#### THE TASK
Quote verbatim the span of lines that begins the listing below and closes with the line containing "word] = cleared(forearm, trunk)".

#### GIVEN DATA
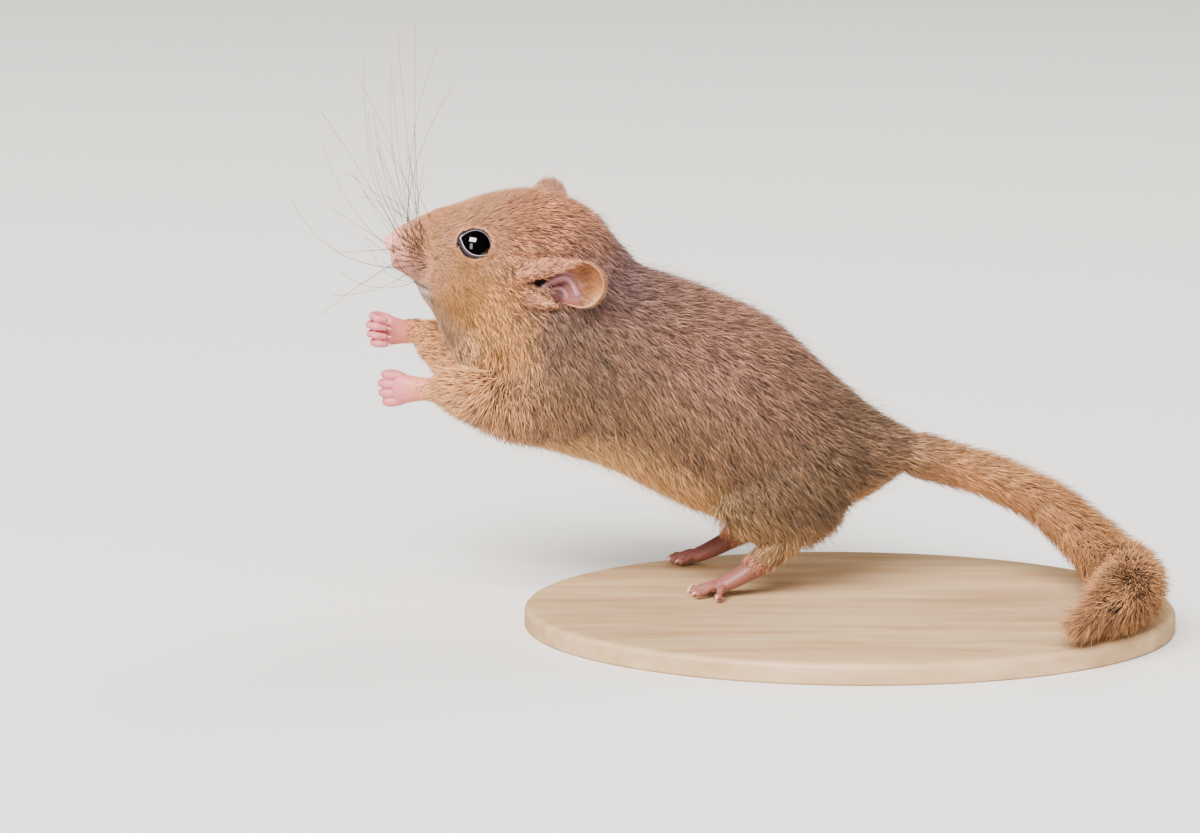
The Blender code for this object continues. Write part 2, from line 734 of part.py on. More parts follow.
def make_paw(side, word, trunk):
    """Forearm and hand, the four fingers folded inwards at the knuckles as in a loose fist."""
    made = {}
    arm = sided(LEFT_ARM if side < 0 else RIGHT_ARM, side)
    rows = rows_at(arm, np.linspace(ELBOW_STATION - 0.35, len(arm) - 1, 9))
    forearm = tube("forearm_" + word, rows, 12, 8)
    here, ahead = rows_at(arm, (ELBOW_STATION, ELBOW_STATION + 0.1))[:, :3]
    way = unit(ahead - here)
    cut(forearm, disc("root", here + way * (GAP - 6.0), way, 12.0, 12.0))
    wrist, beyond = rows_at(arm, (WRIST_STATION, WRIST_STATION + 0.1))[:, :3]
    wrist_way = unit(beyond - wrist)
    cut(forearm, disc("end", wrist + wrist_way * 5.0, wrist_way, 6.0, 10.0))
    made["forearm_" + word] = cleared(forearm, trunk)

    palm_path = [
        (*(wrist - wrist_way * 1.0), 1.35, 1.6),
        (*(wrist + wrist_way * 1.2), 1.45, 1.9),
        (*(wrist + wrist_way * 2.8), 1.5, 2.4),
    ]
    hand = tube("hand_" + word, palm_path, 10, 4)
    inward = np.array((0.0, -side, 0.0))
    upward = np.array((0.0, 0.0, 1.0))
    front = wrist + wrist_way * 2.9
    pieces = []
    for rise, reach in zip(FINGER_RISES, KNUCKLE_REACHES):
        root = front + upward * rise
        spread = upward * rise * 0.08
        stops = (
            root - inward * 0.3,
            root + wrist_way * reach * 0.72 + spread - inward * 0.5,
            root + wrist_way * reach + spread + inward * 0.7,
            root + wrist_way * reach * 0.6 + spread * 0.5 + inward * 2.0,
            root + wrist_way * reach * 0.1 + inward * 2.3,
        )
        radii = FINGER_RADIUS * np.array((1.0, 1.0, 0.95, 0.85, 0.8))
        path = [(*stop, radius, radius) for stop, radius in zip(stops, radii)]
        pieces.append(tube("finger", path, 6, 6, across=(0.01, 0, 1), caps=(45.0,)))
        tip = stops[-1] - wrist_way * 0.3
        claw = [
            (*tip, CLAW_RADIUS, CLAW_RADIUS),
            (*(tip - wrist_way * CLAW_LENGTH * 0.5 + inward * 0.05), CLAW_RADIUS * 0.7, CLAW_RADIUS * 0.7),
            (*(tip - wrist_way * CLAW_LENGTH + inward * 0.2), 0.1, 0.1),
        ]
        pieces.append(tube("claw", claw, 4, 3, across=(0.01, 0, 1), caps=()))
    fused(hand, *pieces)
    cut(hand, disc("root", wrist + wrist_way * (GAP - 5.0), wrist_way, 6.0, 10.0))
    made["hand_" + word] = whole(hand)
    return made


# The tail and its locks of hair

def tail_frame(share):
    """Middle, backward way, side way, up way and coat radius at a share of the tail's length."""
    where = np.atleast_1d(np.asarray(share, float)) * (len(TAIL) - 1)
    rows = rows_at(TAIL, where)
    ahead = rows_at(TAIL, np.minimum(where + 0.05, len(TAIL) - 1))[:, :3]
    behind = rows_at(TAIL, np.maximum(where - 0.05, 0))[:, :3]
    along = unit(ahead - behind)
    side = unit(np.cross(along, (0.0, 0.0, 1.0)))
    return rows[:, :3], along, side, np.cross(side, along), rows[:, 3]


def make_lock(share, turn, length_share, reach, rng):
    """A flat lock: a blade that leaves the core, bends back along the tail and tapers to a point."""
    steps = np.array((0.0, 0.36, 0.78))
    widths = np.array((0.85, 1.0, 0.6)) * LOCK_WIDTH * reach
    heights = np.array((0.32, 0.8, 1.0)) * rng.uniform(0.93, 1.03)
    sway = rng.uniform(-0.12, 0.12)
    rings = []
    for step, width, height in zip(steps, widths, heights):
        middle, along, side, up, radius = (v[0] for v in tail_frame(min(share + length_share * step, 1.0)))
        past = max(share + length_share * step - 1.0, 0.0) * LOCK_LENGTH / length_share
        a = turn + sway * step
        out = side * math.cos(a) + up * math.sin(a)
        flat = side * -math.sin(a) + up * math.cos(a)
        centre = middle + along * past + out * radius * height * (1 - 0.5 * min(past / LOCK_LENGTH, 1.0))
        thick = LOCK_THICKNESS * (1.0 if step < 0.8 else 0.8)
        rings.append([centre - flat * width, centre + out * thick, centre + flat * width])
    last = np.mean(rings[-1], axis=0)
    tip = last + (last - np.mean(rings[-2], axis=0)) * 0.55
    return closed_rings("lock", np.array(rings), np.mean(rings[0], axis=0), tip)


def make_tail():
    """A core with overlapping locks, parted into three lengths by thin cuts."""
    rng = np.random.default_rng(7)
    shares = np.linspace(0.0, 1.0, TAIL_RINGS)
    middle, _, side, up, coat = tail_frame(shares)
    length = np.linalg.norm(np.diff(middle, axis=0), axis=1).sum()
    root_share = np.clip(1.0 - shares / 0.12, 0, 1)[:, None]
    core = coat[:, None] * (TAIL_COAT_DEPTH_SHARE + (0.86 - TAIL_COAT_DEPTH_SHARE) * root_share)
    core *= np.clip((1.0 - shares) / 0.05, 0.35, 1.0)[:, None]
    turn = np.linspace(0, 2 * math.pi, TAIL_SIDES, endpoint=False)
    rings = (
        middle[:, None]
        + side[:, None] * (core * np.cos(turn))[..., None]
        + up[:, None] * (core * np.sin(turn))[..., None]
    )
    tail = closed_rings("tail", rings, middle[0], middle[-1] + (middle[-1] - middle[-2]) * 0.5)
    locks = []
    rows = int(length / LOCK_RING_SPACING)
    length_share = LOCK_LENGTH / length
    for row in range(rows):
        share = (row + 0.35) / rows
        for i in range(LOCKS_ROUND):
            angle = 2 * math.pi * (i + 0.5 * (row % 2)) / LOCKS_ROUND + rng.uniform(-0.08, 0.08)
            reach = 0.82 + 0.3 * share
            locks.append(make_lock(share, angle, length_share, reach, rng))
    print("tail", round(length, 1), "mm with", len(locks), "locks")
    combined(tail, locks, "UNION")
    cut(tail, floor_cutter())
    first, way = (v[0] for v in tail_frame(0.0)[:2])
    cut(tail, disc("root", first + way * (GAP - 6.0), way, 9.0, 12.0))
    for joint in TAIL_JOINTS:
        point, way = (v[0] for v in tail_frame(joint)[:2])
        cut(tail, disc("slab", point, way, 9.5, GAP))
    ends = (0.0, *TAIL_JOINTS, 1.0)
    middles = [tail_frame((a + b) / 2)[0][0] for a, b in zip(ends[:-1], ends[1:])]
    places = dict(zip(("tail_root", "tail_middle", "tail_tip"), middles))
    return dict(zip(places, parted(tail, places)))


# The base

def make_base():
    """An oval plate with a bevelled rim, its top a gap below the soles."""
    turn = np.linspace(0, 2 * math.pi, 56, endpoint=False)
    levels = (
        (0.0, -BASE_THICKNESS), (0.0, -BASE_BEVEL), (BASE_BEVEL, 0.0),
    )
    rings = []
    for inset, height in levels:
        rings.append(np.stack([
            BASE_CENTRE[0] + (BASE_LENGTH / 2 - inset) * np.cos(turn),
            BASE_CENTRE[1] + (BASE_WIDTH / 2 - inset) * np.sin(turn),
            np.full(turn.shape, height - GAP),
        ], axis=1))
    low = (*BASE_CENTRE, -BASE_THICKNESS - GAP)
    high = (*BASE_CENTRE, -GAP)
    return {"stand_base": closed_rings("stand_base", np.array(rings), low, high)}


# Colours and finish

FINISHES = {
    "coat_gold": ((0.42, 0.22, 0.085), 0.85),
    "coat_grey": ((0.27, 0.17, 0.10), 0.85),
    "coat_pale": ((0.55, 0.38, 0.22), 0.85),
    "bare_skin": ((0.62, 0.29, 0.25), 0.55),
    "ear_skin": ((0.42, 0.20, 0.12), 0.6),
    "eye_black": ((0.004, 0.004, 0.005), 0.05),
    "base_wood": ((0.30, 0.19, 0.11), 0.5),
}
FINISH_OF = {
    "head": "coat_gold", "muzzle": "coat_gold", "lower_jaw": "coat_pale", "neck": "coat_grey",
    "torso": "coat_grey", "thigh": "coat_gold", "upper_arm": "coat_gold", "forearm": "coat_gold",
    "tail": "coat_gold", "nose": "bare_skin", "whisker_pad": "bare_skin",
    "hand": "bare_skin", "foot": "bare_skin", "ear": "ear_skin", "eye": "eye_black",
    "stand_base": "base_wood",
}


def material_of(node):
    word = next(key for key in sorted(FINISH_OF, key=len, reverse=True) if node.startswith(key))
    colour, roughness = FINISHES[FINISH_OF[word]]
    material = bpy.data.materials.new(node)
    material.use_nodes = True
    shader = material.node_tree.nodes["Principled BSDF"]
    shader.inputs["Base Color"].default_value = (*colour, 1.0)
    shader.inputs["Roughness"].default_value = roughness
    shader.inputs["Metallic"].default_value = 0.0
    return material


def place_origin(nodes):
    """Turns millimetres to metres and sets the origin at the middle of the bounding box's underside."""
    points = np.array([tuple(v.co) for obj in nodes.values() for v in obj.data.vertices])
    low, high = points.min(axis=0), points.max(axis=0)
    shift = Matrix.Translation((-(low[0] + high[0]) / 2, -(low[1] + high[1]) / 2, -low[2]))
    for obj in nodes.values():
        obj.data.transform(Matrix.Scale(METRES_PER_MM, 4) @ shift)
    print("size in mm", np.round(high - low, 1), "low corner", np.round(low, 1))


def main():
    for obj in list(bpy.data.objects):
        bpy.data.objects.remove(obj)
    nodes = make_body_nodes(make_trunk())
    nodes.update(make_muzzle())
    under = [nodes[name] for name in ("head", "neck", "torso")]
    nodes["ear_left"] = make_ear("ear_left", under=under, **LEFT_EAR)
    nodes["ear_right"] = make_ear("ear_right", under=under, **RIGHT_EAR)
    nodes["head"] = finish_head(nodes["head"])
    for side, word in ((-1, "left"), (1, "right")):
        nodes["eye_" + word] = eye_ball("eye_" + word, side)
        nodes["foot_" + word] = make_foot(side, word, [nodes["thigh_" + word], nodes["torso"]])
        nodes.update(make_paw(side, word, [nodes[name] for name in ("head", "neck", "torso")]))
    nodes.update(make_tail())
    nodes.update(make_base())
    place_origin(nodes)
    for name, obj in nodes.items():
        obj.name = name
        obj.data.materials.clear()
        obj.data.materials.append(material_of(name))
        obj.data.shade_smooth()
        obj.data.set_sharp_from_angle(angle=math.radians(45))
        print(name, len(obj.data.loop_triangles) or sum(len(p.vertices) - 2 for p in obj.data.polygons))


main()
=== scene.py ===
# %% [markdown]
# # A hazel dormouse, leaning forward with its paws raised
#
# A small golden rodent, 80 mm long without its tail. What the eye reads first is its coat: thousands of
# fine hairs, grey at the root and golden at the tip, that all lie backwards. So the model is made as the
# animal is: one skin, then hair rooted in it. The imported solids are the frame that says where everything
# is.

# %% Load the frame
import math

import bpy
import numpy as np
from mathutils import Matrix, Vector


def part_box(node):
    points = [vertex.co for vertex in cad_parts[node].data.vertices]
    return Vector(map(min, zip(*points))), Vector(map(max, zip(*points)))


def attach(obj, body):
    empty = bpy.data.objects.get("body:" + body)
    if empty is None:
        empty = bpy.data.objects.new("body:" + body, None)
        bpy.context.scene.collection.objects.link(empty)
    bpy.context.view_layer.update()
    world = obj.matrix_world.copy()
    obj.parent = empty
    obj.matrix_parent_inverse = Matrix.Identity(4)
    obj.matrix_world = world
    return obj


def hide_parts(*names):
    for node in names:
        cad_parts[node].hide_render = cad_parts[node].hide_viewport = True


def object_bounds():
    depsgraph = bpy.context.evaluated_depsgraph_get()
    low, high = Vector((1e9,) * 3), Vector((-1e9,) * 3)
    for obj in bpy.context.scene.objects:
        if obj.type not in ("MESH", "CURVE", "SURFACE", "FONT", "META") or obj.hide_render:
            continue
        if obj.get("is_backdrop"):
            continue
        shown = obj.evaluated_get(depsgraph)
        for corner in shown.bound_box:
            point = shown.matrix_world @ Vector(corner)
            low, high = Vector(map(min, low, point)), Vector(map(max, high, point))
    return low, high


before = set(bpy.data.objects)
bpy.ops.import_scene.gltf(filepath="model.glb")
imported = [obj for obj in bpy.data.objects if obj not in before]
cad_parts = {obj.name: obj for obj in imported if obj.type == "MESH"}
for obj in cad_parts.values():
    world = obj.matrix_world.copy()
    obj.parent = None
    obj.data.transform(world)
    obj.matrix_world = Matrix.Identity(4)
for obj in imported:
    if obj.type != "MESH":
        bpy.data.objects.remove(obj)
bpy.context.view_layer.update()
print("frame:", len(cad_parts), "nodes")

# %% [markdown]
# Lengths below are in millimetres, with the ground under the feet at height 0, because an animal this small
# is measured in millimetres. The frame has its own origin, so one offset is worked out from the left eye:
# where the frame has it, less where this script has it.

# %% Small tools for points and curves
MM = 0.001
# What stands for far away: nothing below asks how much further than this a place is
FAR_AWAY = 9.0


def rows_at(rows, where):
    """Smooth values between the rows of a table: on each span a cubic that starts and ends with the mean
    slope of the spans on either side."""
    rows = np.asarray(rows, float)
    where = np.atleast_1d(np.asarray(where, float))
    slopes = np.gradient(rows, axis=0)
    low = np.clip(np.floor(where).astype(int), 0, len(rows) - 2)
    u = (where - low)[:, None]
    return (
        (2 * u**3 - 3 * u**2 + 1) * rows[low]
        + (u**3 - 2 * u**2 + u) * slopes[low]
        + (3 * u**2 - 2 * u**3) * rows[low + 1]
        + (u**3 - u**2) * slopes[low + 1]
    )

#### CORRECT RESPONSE
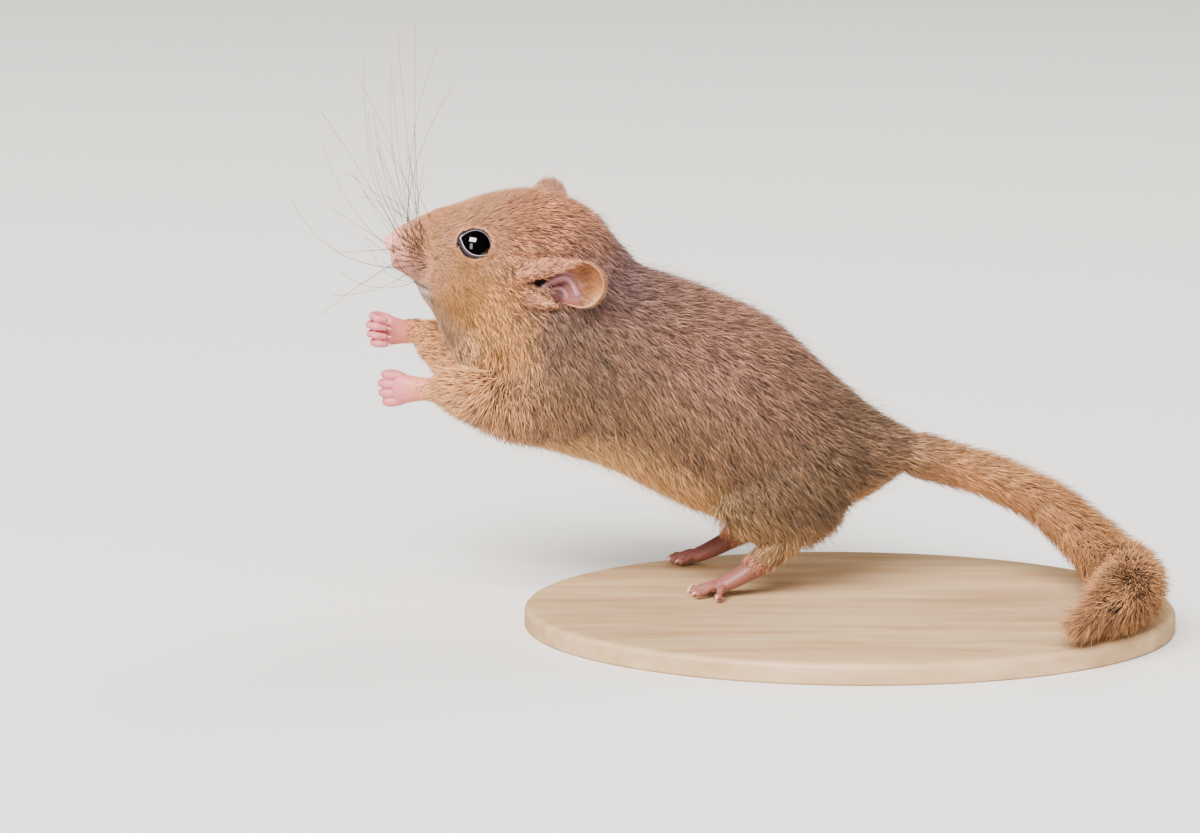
The Blender code for this object continues. Write part 2, from line 734 of part.py on. More parts follow.
def make_paw(side, word, trunk):
    """Forearm and hand, the four fingers folded inwards at the knuckles as in a loose fist."""
    made = {}
    arm = sided(LEFT_ARM if side < 0 else RIGHT_ARM, side)
    rows = rows_at(arm, np.linspace(ELBOW_STATION - 0.35, len(arm) - 1, 9))
    forearm = tube("forearm_" + word, rows, 12, 8)
    here, ahead = rows_at(arm, (ELBOW_STATION, ELBOW_STATION + 0.1))[:, :3]
    way = unit(ahead - here)
    cut(forearm, disc("root", here + way * (GAP - 6.0), way, 12.0, 12.0))
    wrist, beyond = rows_at(arm, (WRIST_STATION, WRIST_STATION + 0.1))[:, :3]
    wrist_way = unit(beyond - wrist)
    cut(forearm, disc("end", wrist + wrist_way * 5.0, wrist_way, 6.0, 10.0))
    made["forearm_" + word] = cleared(forearm, trunk)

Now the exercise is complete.